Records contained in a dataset
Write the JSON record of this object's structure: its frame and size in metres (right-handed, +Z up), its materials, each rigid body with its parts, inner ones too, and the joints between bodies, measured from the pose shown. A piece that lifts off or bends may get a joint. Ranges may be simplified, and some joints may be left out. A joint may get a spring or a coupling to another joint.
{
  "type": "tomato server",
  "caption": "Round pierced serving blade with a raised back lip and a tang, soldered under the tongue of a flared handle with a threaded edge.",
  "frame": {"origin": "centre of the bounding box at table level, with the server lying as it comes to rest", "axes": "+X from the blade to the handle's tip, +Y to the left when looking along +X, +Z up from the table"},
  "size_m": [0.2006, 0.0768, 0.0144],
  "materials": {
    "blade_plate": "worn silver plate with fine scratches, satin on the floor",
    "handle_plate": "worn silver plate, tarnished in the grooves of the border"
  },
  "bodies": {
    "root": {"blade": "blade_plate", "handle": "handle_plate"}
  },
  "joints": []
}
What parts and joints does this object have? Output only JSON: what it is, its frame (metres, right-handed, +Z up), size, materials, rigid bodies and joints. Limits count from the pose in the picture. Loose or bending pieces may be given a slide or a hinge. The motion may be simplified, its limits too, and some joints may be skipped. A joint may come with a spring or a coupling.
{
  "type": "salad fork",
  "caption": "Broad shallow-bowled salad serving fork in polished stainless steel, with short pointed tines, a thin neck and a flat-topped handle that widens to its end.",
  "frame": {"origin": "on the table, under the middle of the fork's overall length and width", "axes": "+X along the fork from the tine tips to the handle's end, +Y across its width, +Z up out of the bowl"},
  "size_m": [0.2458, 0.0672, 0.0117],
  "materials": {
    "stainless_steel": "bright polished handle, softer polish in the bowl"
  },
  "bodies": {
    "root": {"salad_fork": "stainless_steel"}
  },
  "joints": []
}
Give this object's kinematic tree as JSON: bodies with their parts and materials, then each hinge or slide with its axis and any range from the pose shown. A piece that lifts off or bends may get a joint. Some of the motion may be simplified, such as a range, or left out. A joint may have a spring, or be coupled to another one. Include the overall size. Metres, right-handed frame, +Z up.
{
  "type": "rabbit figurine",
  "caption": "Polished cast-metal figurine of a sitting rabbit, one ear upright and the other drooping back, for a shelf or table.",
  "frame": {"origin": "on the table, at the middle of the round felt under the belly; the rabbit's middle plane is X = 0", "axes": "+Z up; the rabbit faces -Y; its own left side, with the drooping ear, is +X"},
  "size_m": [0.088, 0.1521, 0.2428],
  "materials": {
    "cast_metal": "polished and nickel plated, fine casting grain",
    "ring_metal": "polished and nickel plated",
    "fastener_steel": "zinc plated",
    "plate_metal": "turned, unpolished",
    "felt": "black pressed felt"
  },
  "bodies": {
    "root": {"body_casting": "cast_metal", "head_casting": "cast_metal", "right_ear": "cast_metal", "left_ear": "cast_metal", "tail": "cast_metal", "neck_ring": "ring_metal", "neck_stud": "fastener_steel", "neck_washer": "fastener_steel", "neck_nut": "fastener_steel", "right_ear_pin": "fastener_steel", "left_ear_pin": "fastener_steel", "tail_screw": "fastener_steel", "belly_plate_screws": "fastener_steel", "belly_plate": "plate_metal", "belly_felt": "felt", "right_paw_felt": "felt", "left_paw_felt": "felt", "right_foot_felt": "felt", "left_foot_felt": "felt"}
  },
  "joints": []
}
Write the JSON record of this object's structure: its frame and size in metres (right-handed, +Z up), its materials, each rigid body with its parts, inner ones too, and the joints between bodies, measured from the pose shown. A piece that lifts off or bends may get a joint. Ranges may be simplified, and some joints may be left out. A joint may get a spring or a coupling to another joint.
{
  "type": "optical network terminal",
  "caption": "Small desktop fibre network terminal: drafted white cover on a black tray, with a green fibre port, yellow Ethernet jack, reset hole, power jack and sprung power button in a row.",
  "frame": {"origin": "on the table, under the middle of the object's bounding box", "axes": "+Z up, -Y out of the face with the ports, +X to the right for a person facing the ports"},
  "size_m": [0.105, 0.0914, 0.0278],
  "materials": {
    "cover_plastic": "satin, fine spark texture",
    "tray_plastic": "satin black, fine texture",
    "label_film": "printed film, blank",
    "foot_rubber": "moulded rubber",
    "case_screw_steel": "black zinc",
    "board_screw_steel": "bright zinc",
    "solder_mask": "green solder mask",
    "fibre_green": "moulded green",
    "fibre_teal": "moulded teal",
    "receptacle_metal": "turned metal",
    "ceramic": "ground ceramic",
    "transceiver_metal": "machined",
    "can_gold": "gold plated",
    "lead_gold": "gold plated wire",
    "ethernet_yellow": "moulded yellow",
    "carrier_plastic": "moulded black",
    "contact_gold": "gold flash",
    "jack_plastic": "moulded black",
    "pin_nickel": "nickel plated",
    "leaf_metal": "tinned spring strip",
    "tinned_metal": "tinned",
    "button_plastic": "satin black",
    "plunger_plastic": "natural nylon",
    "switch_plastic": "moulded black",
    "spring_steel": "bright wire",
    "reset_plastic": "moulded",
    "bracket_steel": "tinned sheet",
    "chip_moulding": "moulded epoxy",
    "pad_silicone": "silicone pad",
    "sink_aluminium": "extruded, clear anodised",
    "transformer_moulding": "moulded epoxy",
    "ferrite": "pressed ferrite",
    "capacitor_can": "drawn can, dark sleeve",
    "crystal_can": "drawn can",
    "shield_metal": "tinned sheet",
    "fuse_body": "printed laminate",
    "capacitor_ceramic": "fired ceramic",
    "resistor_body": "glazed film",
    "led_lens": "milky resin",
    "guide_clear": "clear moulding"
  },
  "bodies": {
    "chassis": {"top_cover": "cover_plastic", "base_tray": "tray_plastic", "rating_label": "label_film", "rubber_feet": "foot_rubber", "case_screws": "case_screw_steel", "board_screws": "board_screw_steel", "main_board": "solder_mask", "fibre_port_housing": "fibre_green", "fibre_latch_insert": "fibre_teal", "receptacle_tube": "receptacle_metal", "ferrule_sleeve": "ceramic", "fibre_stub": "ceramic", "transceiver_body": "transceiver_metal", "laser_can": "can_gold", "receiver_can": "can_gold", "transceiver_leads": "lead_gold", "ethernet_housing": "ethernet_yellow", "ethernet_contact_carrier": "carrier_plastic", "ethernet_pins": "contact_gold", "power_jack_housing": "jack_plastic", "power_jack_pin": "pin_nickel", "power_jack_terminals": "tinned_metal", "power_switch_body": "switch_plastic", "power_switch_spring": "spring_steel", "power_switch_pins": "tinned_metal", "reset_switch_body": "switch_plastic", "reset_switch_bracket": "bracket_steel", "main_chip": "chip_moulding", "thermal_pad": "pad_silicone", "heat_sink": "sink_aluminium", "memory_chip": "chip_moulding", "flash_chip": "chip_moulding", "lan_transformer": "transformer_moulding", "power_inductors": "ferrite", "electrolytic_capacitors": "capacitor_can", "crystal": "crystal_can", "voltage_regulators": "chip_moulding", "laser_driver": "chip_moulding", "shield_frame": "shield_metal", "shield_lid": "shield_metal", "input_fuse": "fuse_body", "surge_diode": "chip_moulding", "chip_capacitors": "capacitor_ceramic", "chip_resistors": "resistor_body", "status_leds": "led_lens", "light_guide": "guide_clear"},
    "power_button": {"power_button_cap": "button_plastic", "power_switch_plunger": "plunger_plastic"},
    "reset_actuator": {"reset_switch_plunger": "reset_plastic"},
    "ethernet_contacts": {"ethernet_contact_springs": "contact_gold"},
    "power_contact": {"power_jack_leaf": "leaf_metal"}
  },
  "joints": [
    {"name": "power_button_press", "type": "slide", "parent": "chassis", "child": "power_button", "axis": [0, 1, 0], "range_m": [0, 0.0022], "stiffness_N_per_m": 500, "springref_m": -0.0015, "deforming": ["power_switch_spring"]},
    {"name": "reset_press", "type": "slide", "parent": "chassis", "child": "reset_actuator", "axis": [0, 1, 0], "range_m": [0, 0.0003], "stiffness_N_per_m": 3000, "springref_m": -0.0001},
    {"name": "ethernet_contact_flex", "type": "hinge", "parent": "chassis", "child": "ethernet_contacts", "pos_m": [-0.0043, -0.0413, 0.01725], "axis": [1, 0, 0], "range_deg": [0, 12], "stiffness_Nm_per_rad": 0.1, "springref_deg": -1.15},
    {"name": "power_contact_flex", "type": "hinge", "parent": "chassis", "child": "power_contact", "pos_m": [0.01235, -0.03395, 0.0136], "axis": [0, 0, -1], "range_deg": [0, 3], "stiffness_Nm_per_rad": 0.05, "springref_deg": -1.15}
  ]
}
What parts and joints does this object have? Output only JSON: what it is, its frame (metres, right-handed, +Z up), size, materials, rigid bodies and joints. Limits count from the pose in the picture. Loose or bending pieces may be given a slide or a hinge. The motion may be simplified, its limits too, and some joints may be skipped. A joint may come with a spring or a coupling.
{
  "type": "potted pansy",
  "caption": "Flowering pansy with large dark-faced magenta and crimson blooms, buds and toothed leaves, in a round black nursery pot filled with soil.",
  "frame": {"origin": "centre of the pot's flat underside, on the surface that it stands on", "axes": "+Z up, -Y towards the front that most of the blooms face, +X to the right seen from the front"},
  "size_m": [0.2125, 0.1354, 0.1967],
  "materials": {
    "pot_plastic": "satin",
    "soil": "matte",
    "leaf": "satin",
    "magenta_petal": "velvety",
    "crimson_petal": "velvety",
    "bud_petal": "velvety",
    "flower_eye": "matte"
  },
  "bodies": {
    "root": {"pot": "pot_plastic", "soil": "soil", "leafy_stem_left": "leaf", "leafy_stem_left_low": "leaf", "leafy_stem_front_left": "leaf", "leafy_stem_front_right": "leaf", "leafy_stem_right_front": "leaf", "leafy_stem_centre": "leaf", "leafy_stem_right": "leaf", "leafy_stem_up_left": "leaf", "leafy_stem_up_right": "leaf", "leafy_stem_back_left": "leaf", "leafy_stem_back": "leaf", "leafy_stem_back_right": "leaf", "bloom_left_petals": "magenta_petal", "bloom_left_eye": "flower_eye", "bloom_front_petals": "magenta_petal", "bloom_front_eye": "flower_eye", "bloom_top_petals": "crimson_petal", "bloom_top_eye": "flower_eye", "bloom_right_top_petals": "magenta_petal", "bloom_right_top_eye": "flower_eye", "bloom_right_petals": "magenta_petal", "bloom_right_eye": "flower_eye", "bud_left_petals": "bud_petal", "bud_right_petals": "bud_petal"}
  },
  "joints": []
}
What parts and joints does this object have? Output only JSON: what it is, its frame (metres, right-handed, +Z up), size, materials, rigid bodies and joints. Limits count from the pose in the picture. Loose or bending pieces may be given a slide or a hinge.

:: Prompt ::
Copy every line in the records above that contains the word "overall".

:: In response ::
  "frame": {"origin": "on the table, under the middle of the fork's overall length and width", "axes": "+X along the fork from the tine tips to the handle's end, +Y across its width, +Z up out of the bowl"},
Give this object's kinematic tree as JSON: bodies with their parts and materials, then each hinge or slide with its axis and any range from the pose shown. A piece that lifts off or bends may get a joint. Some of the motion may be simplified, such as a range, or left out. A joint may have a spring, or be coupled to another one. Include the overall size. Metres, right-handed frame, +Z up.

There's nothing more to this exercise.